# ROC Curves and ROC AUC

ROC curve is a plot summarizing how well a binary classification model performs for the positive class.

ROC curve, also known as a receiver operating characteristic curve, is a plot summarizing how well a binary classification model performs for the positive class.

The False Positive Rate is shown on the x-axis, and the True Positive Rate is shown on the y-axis.

**ROC Curve: Plot of False Positive Rate (x) vs. True Positive Rate (y)**

The total number of true positive predictions divided by the total of the true positives and false negatives yields the true positive rate (e.g. all examples in the positive class). Sensitivity or Recall are terms used to describe the true positive rate.

True Positive Rate = True Positives / (True Positives + False Negatives)

The false positive rate is the total number of false positive predictions divided by the sum of the false positives and true negatives (e.g. all examples in the negative class).

False Positive Rate = False Positives / (False Positives + True Negatives)

The plot represents the fraction of accurate predictions for the positive class (y-axis) versus the fraction of inaccurate predictions for the negative class (x-axis).

We want the proportion of inaccurate negative class predictions to be 0 (left of the plot) and the fraction of correct positive class predictions to be 1 (top of the plot).

This demonstrates that the top-left of the plot (coordinate 0,1) is the greatest possible classifier that achieves perfect skill.

**Perfect Skill: A point in the top left of the plot**

The threshold is applied to the cut-off point in probability between the positive and negative classes, which by default for any classifier would be set at 0.5, halfway between each outcome (0 and 1).

Since there is a trade-off between the True Positive Rate and the False Positive Rate, altering the classification threshold will shift the balance of predictions in favor of improving the True Positive Rate at the expense of the False Positive Rate or vice versa.

One can create a curve that runs from the bottom left to the top right and curves toward the top left by analysing the true positive and false positives for various threshold levels.
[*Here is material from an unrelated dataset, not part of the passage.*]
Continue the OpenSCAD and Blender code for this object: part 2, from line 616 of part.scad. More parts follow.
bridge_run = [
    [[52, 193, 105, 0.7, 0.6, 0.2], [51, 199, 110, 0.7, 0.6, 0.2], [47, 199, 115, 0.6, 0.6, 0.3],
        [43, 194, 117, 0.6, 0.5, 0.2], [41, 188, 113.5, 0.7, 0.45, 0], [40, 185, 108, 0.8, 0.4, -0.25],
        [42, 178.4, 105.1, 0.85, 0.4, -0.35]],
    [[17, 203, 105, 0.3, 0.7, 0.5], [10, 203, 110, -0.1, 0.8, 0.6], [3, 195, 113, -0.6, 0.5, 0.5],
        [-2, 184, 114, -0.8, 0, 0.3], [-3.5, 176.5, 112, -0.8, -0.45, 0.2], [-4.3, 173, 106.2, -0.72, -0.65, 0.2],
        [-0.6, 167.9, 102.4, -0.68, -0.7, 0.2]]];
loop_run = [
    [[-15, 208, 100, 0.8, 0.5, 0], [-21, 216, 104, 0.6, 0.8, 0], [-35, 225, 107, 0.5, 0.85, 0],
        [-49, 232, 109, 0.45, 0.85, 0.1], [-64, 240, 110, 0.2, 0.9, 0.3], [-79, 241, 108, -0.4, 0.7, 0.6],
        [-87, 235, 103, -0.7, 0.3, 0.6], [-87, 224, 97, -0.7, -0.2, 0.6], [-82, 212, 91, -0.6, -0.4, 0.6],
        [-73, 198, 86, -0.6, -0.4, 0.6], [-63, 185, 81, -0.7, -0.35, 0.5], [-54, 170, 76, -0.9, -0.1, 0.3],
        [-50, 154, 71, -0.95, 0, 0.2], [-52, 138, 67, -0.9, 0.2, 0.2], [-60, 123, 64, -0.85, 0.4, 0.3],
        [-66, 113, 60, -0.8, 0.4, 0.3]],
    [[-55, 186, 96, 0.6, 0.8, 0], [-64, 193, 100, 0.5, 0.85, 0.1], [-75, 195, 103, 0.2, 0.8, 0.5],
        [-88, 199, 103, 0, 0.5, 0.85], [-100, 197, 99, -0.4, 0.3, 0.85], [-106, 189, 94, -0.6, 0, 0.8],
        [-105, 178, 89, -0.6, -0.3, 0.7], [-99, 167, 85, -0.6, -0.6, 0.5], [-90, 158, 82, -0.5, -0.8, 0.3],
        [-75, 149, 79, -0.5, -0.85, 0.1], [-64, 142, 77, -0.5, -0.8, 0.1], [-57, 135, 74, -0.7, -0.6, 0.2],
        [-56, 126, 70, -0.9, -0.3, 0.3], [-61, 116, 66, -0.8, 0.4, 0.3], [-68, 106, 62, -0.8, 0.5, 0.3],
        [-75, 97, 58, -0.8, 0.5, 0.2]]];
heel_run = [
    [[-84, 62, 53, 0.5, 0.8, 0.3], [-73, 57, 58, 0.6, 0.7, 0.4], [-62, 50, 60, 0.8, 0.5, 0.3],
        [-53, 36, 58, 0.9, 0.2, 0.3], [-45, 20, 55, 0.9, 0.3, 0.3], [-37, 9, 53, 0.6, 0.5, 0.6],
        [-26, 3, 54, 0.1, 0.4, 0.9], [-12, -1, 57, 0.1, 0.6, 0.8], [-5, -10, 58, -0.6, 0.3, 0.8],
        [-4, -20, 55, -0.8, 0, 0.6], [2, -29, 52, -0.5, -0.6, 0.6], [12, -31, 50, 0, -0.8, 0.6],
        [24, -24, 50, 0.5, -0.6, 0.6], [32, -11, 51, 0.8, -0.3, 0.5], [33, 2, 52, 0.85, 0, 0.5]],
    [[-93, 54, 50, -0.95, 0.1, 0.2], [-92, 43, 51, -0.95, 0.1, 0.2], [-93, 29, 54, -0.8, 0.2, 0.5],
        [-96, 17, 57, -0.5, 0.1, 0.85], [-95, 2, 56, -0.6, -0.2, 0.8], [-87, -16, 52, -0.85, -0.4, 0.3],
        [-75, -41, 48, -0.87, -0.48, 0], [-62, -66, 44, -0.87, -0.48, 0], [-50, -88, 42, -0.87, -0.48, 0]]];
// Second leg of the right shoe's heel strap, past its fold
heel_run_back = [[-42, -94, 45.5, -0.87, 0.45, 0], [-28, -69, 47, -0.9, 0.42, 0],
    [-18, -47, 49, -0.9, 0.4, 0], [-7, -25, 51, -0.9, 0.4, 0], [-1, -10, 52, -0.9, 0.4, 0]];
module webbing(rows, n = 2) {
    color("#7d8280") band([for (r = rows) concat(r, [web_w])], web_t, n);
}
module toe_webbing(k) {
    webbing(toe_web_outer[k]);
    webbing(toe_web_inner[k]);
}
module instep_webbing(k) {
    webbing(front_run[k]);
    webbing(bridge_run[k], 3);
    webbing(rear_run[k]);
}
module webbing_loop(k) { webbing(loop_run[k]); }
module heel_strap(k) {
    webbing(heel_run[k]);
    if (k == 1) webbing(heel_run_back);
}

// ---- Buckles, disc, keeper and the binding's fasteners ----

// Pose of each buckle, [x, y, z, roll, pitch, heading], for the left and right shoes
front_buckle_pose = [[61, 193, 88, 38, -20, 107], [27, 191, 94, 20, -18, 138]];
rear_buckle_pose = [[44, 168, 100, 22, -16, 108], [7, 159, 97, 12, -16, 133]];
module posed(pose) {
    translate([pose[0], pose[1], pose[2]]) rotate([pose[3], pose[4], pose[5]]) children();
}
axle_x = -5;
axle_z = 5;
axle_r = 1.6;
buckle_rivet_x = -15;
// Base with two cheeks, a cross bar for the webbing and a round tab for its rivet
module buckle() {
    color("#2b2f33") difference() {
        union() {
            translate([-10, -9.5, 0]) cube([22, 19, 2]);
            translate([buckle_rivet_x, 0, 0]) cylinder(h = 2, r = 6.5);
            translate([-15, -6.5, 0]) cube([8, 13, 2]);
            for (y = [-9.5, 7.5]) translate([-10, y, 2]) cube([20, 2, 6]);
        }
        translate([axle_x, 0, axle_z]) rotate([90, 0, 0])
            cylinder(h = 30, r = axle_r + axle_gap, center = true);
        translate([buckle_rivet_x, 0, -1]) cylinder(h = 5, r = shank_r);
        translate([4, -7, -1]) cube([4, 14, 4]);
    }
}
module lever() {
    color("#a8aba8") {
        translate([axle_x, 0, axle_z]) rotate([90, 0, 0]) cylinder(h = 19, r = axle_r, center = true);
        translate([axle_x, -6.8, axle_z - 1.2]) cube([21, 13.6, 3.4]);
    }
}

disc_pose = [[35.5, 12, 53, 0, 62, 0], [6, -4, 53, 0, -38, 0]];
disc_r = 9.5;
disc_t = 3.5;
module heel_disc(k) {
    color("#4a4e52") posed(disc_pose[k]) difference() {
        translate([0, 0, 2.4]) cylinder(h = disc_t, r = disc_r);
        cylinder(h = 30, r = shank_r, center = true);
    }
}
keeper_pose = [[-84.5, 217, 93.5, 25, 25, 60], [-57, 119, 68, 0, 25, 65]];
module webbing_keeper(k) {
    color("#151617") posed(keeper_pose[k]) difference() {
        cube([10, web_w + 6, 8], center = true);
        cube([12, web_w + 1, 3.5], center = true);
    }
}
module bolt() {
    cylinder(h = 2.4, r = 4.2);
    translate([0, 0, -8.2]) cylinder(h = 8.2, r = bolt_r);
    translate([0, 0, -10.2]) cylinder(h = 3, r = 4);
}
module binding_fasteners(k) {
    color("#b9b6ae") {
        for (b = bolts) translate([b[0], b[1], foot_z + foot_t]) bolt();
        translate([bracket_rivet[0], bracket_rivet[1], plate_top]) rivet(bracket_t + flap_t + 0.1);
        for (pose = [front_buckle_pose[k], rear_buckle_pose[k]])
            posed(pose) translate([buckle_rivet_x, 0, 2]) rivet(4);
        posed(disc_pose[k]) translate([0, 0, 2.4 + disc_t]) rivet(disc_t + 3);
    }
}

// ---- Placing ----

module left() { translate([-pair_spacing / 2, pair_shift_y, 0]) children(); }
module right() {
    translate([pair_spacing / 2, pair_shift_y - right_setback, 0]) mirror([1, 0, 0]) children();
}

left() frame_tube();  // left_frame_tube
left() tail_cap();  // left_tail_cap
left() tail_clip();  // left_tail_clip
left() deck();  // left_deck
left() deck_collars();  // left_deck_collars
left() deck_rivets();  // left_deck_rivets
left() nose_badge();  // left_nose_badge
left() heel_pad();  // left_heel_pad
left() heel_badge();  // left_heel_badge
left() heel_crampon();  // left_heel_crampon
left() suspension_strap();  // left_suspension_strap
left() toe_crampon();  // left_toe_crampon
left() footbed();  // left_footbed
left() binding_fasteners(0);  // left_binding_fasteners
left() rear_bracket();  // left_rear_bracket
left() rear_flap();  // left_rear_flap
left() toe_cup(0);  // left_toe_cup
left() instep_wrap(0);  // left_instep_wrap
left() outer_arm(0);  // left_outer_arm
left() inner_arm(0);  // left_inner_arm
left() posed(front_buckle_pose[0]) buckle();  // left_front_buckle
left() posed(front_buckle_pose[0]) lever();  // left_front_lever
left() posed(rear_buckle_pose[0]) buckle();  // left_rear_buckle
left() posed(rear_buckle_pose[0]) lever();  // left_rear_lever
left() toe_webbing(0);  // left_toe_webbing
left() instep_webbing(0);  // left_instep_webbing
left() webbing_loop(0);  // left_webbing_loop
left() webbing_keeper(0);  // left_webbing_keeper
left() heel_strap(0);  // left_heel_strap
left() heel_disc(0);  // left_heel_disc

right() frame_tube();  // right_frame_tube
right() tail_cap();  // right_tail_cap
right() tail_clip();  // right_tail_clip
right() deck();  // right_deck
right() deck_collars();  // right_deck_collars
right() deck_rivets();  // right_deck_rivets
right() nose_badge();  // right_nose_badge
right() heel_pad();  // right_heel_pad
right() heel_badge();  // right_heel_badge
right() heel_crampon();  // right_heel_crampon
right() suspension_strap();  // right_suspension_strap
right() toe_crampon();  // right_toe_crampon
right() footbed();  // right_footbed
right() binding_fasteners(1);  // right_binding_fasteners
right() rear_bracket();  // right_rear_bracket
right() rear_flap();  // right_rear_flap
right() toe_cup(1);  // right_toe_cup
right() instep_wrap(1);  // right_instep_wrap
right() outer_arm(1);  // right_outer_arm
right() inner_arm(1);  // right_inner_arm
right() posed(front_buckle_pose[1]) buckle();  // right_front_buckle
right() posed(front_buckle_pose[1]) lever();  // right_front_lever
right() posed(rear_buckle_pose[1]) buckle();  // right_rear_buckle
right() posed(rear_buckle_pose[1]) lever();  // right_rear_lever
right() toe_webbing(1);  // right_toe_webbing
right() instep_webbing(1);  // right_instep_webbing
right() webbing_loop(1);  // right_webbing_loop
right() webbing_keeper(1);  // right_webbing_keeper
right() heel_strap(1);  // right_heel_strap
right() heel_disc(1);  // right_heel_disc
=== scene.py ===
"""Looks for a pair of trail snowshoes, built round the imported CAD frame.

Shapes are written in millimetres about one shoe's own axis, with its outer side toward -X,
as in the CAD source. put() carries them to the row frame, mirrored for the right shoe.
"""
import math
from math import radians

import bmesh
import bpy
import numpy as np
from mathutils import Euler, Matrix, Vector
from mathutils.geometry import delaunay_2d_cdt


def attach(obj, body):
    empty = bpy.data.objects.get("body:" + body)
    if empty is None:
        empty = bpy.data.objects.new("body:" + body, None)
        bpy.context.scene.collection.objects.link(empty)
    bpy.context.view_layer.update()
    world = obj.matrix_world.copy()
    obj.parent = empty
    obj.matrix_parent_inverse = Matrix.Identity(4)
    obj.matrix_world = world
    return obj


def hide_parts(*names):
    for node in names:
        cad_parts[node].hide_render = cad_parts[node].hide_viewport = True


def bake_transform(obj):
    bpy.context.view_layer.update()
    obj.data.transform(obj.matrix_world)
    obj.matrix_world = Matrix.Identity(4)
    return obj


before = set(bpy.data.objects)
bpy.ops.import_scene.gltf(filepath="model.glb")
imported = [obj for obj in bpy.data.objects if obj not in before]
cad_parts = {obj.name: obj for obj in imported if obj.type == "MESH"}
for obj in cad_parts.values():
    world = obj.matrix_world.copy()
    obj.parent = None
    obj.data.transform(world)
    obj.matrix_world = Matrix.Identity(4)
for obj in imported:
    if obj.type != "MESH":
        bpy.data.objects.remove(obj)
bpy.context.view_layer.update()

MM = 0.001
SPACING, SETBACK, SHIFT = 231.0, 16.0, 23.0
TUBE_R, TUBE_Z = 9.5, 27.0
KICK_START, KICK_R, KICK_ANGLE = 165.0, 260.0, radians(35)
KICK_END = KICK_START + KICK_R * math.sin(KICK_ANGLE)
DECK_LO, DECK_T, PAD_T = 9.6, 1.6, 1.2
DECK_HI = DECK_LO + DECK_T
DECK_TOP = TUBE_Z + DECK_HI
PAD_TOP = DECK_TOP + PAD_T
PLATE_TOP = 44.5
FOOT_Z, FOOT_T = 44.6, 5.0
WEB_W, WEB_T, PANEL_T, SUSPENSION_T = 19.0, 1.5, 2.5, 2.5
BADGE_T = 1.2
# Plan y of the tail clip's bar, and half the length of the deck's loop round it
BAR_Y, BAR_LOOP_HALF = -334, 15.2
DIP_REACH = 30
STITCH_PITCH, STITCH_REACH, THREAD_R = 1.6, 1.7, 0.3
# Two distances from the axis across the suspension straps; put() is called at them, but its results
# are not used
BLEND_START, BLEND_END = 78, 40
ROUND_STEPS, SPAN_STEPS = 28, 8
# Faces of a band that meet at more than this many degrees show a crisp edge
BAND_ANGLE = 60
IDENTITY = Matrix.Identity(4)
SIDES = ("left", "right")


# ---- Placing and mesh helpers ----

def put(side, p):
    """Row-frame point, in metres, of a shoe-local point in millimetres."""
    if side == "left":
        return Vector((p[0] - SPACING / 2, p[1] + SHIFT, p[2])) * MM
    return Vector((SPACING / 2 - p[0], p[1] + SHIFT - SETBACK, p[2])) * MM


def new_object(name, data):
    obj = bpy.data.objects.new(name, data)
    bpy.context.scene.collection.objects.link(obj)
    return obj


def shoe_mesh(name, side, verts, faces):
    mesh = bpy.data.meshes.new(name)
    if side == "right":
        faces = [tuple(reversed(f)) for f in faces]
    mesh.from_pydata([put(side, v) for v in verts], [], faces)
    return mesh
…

This curve is referred to as the ROC curve.

A classifier that has no bias between positive and negative classes will form a diagonal line between a False Positive Rate of 0 and a True Positive Rate of 0 (coordinate (0,0) or predict all negative classes) to a False Positive Rate of 1 and a True Positive Rate of 1 (coordinate (1,1) or predict all positive class). Models with points below this line have worse than no skill.

The curve offers a convenient diagnostic tool to examine the impact on the True Positive Rate and False Positive Rate by applying different threshold values to a single classifier. A threshold can be chosen to bias a classification model's predictive performance behavior.
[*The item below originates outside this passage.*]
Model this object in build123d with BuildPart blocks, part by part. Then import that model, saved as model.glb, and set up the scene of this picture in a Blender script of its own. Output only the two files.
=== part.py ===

Due to its lack of bias toward the majority or minority class, it is a popular diagnostic tool for classifiers on balanced and imbalanced binary prediction problems.

When dealing with imbalanced data, the fact that ROC analysis does not have any bias toward models that perform well on the minority class at the expense of the majority class is quite appealing.

**AUC: Area Under the ROC Curve**

The complete two-dimensional area under the entire ROC curve is measured by AUC (Area under the ROC Curve). It provides an aggregate measure of performance across all possible classification thresholds.

The score ranges from 0.0 to 1.0 for a perfect classifier. Direct comparisons between binary classifier models can be made using this one score.